至于儒家,其施政理念与伊尹以来顺天应时的消极管理,行仁布德之政并无不同,只是将伊尹所重的”法”转为”礼”,改”法治”为”礼治”,其根本原理大致相同。而孔圣人又在伊尹政治理论上加上社会福利观念,这就是传诵千古的大同世界:
“大道之行也,天下为公,选贤与能,讲信修睦。故人不独亲其亲,不独子其子。使老有所终,壮有所用,幼有所养。鳏寡孤独废疾之人,皆有所用。男有分,女有归。货,恶其弃于地也,不必藏于己;力,恶其其不出于身也,不必为己。是故谋闭而不兴,盗窃乱贼而不作。故外户而不闭,是谓大同”(礼运大同篇)。
虽然后代政客喜欢将此附会为如何发展国家管制力量的积极管理,但是原文明明以”谋闭而不兴”为追求,不背伊尹之道。
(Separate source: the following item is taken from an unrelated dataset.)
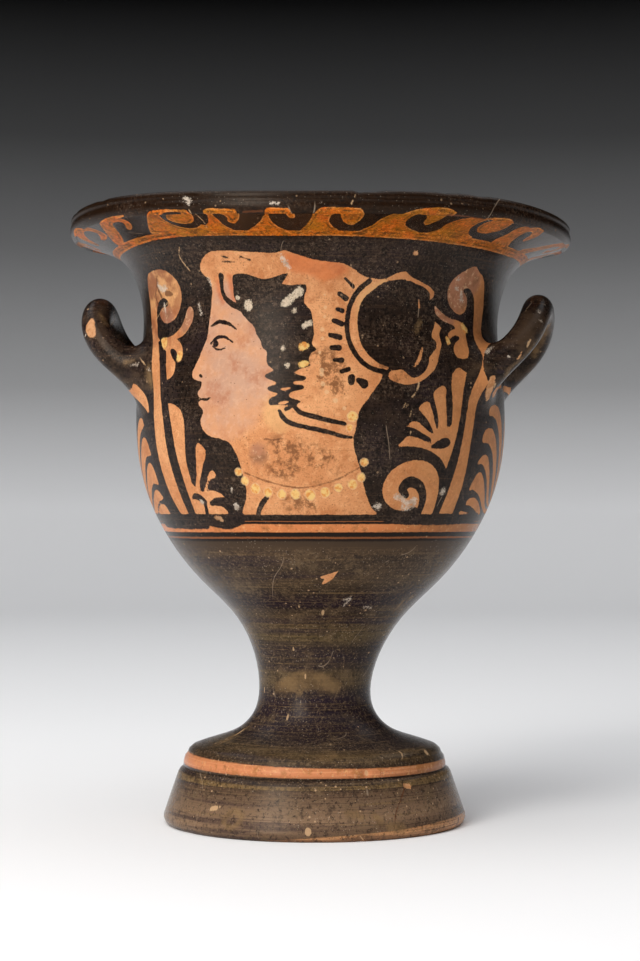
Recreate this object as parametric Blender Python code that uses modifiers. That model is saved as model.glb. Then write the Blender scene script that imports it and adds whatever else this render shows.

只对必要的养老,失业,救济与育幼处,提倡民间自发的互助,达到社会福利的目标。谁说儒家要政府积极干预?不过自汉武帝独遵儒术以来,就将儒家政治学说附会到政府作积极干预的正当性。其实汉初所谓黄老与儒家之争,也就是应不应该积极推行国家风俗”礼”的教化问题,没有政治上应不应积极管理或干预之说。汉武帝的”罢黜黄老”,只在建明堂,改官服上满足儒家学说的形式,其”行儒”实际上是为其扩大君权之积极干涉管理找借口而已。
礼失求诸野。今天我们中国人已经忘去了老祖宗的教诲,但在如北欧等世界居住环境最理想的国家的施政却颇有华夏古风。洋人的施政,正是重视社会福利,于经济,文化,社会发展保持自由放任,减少政府干预的基本原则。虽然他们的政治理论完全由另外一套基础衍生而来,但殊途同归,也能不大悖于孔夫子的教诲。所以孔子的原始儒家(不是孟荀之后的儒家)能在诸子百家中脱颖而出,引导中国政治原理三千余年。这是孔圣人只所以被称为圣人的原因。虽然也有”圣人不死,大盗不止”之说,但传统的儒家政治道德,在三千余年中有力制约皇权。国家的诤臣引用儒家道德制约皇帝的欲望,贤明的皇帝运用儒家道德崇礼布政,造成一代又一代盛世。即使如汉武帝等只是找个借口的皇帝,他们对满口仁义的诤臣也不好直指迂腐,其施政更需要打着仁政的幌子。但若要面子的皇帝能将仁政德治当口头禅,这政府又能恶劣到那里去呢?